BUSD's Transition: The Regulatory Catalyst
The trajectory of events leading to Binance's decision to halt support for BUSD started with Paxos, a blockchain infrastructure platform responsible for the minting of the stablecoin. The New York Department of Financial Services (NYDFS) directed Paxos to cease minting new BUSD tokens, a directive that led to a significant pause in issuance from February 21, 2023. This regulatory clampdown set the stage for a significant transition that would reverberate across the crypto landscape.
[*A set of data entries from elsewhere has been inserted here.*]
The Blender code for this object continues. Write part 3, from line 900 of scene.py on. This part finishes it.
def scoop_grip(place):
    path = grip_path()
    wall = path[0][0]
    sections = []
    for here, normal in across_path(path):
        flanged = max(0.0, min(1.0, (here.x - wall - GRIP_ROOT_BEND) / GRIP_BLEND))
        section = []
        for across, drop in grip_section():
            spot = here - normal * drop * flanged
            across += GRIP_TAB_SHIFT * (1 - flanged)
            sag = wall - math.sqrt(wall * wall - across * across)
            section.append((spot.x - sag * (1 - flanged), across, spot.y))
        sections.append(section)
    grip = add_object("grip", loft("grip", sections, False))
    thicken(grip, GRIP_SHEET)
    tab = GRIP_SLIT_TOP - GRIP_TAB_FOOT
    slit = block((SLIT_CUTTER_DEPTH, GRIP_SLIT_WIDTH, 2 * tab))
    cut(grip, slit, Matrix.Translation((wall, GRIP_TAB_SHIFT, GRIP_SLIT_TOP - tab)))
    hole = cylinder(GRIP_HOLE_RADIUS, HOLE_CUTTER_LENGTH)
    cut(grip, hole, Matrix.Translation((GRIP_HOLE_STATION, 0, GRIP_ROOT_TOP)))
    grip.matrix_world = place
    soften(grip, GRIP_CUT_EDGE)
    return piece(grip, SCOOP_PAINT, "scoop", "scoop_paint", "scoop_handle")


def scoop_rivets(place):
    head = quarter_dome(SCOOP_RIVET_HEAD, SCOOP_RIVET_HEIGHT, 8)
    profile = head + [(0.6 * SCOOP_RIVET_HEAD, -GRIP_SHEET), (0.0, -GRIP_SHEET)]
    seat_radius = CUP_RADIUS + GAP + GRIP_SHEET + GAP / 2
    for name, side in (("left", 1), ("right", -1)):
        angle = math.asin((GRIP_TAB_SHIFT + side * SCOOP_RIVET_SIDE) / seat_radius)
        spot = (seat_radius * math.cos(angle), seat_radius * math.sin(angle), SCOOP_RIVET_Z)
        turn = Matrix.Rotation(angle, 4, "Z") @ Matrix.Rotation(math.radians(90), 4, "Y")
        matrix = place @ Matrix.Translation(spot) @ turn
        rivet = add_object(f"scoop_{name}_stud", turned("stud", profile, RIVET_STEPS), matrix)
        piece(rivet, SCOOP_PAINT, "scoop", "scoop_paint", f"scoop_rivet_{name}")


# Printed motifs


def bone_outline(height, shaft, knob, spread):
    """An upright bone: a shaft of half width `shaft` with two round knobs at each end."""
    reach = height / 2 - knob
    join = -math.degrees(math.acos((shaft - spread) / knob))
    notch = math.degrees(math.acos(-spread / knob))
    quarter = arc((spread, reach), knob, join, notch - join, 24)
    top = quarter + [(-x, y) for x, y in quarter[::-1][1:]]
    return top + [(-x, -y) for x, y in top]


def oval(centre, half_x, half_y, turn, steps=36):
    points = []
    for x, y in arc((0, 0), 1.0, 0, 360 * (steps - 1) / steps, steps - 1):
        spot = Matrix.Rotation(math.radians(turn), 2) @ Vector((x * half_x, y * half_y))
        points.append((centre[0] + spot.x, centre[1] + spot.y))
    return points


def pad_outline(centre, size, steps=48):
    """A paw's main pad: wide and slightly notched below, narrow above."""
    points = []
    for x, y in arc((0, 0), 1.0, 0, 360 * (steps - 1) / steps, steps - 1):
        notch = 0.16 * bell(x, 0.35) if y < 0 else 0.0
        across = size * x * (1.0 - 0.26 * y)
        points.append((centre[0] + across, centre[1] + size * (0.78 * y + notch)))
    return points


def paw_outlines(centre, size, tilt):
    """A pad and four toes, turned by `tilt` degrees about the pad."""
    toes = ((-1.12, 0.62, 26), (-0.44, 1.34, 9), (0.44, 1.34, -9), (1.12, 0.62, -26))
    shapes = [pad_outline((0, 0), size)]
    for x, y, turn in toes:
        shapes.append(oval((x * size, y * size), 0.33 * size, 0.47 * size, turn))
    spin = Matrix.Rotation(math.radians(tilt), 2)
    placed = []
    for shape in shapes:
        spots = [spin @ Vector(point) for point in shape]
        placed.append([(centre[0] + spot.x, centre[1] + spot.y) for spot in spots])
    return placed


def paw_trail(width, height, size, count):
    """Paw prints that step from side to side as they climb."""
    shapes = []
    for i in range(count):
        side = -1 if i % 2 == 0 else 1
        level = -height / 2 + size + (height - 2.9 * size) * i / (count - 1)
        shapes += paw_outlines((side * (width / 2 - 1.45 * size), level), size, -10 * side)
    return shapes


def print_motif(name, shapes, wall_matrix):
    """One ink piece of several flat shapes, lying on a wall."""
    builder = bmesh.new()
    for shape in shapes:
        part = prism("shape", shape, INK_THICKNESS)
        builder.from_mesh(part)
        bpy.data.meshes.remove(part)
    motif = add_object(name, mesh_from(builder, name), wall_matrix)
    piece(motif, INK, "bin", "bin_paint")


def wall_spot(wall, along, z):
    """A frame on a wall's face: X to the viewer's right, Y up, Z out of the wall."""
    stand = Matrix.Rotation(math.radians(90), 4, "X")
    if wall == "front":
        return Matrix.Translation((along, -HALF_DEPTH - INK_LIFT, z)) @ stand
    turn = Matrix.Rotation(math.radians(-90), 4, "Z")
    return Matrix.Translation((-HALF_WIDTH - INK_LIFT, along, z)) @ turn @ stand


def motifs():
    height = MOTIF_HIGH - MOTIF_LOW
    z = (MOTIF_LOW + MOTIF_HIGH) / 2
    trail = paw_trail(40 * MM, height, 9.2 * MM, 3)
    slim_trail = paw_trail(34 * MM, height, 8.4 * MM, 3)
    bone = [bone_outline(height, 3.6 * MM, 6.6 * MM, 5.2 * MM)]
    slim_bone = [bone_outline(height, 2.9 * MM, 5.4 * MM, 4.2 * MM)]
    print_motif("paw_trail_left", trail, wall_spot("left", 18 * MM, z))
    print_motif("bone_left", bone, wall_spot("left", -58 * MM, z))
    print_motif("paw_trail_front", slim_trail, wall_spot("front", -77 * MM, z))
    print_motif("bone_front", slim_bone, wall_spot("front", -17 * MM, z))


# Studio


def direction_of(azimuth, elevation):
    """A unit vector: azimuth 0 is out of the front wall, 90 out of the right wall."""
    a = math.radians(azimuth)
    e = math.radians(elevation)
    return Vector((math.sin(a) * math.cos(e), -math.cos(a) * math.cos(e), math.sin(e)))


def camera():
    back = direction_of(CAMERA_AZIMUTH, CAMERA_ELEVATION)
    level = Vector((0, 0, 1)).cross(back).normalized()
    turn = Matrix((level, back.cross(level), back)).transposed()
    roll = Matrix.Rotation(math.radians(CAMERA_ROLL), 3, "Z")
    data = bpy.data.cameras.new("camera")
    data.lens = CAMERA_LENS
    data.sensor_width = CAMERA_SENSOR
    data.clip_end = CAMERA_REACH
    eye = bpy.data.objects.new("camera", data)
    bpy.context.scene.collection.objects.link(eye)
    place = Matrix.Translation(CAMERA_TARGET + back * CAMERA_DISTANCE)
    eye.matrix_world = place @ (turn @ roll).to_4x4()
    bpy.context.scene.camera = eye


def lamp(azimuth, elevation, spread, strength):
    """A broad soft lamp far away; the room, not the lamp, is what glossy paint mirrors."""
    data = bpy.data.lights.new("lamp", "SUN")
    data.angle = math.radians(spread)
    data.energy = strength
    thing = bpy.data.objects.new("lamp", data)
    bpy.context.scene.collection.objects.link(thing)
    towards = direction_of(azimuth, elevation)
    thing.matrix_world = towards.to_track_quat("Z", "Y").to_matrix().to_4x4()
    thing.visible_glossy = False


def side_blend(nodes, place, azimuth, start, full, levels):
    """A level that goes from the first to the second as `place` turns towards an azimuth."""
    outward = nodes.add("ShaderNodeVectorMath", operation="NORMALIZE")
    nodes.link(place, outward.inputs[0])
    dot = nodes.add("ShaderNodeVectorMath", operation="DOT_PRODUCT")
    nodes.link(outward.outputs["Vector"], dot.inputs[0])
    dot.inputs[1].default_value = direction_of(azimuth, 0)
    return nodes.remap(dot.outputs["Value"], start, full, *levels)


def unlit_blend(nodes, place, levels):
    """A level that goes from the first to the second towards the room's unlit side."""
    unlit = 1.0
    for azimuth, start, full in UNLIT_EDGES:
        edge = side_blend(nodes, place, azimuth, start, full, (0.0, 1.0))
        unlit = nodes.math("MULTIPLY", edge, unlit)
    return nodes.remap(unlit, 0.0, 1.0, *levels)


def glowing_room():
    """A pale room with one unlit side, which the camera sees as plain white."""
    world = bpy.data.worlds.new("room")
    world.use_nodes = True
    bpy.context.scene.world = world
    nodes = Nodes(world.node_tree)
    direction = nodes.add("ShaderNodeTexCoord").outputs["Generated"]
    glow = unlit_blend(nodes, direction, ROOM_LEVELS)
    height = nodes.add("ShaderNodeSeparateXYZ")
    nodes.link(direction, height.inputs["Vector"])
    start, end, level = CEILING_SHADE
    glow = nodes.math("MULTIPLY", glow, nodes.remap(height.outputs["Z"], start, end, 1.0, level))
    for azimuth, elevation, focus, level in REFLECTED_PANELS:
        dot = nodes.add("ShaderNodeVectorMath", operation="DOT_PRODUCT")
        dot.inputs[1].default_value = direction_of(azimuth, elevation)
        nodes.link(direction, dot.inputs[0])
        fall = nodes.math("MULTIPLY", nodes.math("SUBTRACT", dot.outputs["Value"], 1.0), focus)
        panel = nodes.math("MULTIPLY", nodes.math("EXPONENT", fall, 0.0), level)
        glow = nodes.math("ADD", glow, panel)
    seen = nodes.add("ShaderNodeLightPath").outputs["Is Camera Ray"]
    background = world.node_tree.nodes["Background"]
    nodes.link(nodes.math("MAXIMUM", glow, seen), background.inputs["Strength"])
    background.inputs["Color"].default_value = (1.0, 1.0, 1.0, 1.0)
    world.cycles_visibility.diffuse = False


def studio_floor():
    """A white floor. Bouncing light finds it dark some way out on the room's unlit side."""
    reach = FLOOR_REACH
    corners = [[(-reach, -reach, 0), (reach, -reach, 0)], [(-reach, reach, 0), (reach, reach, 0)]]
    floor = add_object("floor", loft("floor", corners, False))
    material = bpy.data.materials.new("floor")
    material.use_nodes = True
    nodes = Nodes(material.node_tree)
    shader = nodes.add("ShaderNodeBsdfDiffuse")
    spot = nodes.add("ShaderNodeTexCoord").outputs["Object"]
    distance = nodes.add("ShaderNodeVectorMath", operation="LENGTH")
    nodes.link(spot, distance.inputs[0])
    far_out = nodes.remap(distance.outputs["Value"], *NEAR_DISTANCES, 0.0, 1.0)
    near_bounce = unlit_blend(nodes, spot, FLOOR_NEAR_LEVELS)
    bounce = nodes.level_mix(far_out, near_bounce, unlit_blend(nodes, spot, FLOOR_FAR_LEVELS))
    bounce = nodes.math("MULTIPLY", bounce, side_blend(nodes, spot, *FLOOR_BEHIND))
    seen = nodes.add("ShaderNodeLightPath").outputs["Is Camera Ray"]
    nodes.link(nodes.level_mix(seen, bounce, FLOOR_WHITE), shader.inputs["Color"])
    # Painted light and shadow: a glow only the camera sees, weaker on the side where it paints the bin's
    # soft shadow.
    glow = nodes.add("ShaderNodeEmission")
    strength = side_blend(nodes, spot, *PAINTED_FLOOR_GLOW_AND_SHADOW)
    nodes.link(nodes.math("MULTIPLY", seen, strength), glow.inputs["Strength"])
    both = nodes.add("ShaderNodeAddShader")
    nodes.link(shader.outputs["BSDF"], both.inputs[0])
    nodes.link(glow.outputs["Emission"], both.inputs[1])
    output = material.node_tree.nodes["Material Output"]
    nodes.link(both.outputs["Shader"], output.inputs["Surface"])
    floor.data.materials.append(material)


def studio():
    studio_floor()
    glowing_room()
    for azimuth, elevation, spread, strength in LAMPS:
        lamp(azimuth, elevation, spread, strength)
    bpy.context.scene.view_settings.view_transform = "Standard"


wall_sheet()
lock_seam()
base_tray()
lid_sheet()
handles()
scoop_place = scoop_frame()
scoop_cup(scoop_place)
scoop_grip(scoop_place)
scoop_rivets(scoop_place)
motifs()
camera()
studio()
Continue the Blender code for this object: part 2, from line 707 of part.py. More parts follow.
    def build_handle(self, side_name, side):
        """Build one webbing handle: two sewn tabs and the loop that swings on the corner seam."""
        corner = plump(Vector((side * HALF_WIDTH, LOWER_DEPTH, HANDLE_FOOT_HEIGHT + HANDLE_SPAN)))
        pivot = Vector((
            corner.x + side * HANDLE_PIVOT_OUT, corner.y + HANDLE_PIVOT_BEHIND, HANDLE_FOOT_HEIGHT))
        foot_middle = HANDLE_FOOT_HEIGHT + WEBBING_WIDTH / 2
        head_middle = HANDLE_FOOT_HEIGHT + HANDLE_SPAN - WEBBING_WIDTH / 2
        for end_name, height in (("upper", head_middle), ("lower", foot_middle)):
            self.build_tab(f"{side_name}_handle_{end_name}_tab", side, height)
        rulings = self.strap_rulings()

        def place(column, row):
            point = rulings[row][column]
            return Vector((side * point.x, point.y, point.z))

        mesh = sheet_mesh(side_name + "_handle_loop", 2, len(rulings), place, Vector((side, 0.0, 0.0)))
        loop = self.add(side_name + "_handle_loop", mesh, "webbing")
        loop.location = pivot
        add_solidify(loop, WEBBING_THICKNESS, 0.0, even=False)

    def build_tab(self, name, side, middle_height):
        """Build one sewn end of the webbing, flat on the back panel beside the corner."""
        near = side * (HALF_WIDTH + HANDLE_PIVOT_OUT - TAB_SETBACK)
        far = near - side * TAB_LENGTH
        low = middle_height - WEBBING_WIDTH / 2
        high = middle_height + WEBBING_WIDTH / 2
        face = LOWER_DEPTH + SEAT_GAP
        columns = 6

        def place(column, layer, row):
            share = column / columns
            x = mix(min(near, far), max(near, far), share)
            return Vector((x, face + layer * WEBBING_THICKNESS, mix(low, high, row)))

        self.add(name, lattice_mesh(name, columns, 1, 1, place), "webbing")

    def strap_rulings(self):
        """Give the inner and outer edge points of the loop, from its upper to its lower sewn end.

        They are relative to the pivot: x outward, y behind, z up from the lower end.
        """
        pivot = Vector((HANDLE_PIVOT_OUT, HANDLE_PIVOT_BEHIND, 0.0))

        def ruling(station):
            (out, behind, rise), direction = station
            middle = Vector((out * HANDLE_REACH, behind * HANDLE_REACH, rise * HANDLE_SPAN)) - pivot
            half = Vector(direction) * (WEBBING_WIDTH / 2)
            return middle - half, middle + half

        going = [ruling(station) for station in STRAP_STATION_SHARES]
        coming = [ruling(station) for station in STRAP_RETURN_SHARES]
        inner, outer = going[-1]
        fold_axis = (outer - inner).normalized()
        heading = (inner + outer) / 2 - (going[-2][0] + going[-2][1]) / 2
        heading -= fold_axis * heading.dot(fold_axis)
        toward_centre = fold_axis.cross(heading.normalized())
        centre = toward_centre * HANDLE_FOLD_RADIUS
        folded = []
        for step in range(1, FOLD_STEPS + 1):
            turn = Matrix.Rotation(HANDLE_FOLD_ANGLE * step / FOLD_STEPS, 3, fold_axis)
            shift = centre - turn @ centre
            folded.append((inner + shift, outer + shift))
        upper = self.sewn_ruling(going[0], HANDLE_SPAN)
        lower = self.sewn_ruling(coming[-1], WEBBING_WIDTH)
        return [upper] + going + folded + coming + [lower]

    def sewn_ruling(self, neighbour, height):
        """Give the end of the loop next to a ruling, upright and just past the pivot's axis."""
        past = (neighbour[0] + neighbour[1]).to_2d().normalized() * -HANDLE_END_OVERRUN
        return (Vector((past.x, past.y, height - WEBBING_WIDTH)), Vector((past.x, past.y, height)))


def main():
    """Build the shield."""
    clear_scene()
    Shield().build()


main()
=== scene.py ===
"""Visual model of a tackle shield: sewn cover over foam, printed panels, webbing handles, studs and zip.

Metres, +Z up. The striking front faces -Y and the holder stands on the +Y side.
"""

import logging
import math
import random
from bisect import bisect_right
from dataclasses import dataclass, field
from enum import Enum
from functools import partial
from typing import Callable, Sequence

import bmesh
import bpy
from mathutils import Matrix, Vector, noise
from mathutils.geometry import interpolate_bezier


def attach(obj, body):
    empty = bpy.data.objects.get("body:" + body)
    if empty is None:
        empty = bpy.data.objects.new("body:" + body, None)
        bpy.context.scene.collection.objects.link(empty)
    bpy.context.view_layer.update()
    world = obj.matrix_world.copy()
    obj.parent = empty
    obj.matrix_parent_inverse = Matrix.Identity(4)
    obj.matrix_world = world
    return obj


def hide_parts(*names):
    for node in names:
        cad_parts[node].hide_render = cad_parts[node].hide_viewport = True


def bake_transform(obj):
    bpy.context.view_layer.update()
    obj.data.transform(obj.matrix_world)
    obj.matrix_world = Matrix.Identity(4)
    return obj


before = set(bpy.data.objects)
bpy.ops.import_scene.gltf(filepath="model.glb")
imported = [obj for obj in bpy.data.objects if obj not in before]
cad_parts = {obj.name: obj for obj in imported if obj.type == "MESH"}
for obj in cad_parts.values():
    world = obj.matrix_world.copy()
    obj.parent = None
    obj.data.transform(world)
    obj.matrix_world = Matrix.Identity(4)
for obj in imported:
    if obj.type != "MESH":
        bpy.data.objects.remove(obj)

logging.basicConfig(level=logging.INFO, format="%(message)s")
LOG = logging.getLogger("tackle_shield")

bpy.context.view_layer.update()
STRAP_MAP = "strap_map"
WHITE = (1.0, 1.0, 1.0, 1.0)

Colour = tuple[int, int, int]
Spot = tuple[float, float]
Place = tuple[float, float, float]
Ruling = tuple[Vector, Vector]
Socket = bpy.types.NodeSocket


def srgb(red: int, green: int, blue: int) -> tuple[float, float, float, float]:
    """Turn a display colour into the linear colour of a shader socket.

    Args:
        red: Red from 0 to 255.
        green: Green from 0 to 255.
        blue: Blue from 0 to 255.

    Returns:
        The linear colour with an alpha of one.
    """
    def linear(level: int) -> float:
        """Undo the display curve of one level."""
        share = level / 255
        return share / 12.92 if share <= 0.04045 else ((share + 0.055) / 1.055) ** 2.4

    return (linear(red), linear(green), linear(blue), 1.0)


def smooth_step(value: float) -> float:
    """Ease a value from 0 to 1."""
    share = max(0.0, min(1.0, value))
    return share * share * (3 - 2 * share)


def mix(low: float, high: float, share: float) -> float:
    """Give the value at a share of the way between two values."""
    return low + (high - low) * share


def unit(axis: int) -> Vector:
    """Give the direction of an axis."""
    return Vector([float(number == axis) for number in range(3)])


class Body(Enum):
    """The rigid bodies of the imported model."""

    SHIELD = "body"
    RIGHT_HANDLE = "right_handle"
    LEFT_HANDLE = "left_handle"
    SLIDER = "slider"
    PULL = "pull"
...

In response to the regulatory limitations and the cease in BUSD issuance, Binance announced a series of pivotal changes aimed at ensuring a smooth transition for its users. The exchange revealed that it would delist BUSD spot and margin trading pairs, including nine cross-margin and isolated margin BUSD trading pairs. Assets affected include popular pairs like HARD/BUSD, AMB/BUSD, and IOST/BUSD, among others.
An interesting facet of Binance's response is the promotion of FDUSD (First Digital USD), a stablecoin issued by First Digital Trust, a Hong Kong-based custodian. Binance recently listed FDUSD on its platform, accompanying the listing with a "zero maker fee" promotion for FDUSD trading pairs. The exchange encouraged users to consider converting their BUSD holdings to FDUSD at a 1:1 ratio or trading their BUSD assets for FDUSD with zero fees.
Binance has set a clear timeline for its transition away from BUSD. The exchange aims to cease all support for BUSD by February 2024, creating a defined window for users to adapt to the impending changes. During this period, customers will have the flexibility to convert their BUSD balances to other stablecoins supported on the Binance platform. Additionally, BUSD (ERC-20) token withdrawals and deposits on the Ethereum network will continue to be supported until further notice.
Finally, the world of cryptocurrency continues to evolve, influenced by regulatory dynamics, technological advancements, and market demands. Binance's response to the regulatory limitations on BUSD demonstrates the resilience and adaptability of the crypto ecosystem. As investors and users of the platform, staying informed and navigating these changes is essential to making informed decisions in a dynamic landscape. The shift from BUSD to FDUSD reflects the ongoing effort to align with regulatory requirements while offering users stable and reliable alternatives. As the journey unfolds, it remains a testament to the ever-evolving nature of the cryptocurrency industry.